Exercise aim —
Starting at the line that contains "for name, y, radius", reproduce each line exactly up to and including the line that contains "bpy.data.objects.remove(obj)". Reproduce nothing else.

○ ○ ○ ○ ○ ○ ○

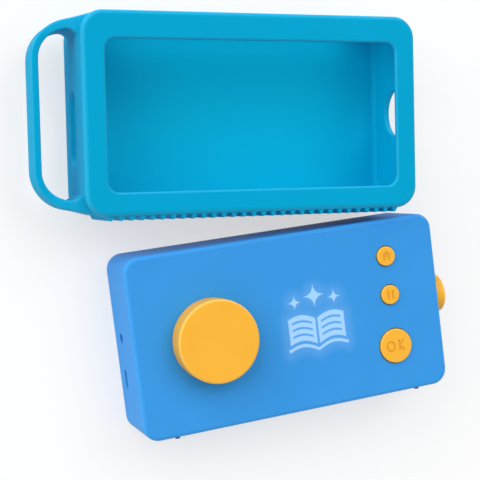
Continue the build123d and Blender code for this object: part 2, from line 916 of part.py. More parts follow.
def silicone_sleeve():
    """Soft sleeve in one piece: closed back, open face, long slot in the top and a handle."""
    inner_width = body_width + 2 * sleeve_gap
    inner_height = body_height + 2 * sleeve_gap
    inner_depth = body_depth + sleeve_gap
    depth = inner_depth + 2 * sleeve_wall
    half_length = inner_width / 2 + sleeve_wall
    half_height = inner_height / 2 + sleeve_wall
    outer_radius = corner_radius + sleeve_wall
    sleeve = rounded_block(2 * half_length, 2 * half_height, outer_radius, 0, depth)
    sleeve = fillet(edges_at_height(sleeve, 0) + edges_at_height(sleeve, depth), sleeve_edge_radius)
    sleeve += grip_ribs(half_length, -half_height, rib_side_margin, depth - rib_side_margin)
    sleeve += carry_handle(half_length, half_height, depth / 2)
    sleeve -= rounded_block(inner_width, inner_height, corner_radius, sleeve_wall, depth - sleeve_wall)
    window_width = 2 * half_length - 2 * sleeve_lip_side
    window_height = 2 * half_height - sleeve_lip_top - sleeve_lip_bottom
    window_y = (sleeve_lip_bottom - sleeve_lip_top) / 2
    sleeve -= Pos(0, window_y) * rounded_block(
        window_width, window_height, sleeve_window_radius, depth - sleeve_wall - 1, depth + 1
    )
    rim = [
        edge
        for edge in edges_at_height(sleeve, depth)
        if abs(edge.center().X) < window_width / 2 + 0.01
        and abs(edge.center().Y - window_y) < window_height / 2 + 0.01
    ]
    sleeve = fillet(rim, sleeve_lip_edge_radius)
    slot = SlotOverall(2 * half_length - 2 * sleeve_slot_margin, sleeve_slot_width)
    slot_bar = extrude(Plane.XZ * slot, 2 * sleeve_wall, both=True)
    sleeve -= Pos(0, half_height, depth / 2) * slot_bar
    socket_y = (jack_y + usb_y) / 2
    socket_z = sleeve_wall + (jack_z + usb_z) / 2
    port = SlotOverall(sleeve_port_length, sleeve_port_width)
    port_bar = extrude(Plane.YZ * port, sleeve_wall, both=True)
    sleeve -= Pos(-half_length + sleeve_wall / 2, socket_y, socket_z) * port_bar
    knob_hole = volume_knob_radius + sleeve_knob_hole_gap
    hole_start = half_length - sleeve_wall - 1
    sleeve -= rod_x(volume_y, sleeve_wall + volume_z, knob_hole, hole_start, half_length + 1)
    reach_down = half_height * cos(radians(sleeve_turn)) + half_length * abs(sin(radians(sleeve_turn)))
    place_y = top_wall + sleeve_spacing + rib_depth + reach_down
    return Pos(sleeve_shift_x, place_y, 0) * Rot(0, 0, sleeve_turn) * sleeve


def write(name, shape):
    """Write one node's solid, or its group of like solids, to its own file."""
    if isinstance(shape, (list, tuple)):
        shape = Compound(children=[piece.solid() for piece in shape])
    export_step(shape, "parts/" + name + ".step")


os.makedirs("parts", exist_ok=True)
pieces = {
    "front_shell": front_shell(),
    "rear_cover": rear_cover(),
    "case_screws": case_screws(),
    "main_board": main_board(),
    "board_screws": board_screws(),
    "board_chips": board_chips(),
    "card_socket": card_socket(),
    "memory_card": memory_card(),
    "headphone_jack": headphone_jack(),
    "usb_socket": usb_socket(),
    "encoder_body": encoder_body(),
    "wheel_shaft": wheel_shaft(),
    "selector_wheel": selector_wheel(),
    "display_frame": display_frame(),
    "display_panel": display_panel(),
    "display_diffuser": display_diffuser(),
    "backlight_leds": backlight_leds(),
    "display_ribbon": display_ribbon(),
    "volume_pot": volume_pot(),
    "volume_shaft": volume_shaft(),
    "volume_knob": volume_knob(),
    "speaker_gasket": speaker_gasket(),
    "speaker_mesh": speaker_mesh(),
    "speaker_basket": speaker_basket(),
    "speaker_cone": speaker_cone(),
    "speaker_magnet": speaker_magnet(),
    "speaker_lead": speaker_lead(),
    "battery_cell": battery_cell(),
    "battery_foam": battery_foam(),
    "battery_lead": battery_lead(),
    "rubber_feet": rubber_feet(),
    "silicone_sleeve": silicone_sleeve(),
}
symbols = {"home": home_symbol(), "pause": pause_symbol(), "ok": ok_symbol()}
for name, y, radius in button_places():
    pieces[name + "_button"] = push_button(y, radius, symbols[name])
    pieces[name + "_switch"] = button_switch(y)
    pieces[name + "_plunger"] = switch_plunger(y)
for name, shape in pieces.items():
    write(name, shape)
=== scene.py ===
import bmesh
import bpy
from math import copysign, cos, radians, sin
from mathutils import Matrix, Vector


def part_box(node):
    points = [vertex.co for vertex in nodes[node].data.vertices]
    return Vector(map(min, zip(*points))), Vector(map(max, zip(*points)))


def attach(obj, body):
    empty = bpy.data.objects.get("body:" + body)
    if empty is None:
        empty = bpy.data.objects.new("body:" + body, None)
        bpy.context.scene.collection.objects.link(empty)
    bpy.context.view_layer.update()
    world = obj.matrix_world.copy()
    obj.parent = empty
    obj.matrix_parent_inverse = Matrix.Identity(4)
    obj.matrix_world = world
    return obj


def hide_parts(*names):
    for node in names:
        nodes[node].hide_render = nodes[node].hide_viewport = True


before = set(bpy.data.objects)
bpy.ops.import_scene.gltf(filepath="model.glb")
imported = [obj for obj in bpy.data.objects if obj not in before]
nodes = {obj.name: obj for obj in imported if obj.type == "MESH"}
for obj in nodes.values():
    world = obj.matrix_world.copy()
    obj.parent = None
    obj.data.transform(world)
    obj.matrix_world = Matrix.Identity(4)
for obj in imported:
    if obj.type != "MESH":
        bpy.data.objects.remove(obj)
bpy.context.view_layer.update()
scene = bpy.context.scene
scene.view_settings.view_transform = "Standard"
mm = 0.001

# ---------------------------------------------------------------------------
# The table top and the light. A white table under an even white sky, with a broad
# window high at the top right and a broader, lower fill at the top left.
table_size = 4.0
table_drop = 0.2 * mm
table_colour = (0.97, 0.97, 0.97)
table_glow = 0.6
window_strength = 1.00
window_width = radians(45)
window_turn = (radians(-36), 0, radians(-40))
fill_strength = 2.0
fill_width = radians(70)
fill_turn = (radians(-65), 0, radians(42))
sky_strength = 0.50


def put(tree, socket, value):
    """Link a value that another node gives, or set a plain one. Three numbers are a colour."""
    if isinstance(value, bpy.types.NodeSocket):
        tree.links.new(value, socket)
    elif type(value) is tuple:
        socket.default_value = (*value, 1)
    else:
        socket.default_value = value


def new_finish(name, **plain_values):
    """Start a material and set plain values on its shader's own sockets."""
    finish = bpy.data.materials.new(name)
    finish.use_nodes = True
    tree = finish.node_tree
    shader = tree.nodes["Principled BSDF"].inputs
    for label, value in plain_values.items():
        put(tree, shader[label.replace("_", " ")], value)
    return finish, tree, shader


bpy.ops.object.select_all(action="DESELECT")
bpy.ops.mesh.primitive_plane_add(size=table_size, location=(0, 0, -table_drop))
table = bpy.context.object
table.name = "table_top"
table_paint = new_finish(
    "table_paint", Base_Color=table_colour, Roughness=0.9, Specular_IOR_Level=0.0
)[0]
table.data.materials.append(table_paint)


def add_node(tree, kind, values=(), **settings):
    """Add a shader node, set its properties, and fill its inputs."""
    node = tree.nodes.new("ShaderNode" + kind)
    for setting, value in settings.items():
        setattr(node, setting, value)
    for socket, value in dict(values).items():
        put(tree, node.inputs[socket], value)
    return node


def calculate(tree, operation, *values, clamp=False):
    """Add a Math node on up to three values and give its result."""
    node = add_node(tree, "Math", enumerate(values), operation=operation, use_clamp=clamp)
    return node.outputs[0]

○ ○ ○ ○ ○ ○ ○

Solution for this task —
for name, y, radius in button_places():
    pieces[name + "_button"] = push_button(y, radius, symbols[name])
    pieces[name + "_switch"] = button_switch(y)
    pieces[name + "_plunger"] = switch_plunger(y)
for name, shape in pieces.items():
    write(name, shape)
=== scene.py ===
import bmesh
import bpy
from math import copysign, cos, radians, sin
from mathutils import Matrix, Vector


def part_box(node):
    points = [vertex.co for vertex in nodes[node].data.vertices]
    return Vector(map(min, zip(*points))), Vector(map(max, zip(*points)))


def attach(obj, body):
    empty = bpy.data.objects.get("body:" + body)
    if empty is None:
        empty = bpy.data.objects.new("body:" + body, None)
        bpy.context.scene.collection.objects.link(empty)
    bpy.context.view_layer.update()
    world = obj.matrix_world.copy()
    obj.parent = empty
    obj.matrix_parent_inverse = Matrix.Identity(4)
    obj.matrix_world = world
    return obj


def hide_parts(*names):
    for node in names:
        nodes[node].hide_render = nodes[node].hide_viewport = True


before = set(bpy.data.objects)
bpy.ops.import_scene.gltf(filepath="model.glb")
imported = [obj for obj in bpy.data.objects if obj not in before]
nodes = {obj.name: obj for obj in imported if obj.type == "MESH"}
for obj in nodes.values():
    world = obj.matrix_world.copy()
    obj.parent = None
    obj.data.transform(world)
    obj.matrix_world = Matrix.Identity(4)
for obj in imported:
    if obj.type != "MESH":
        bpy.data.objects.remove(obj)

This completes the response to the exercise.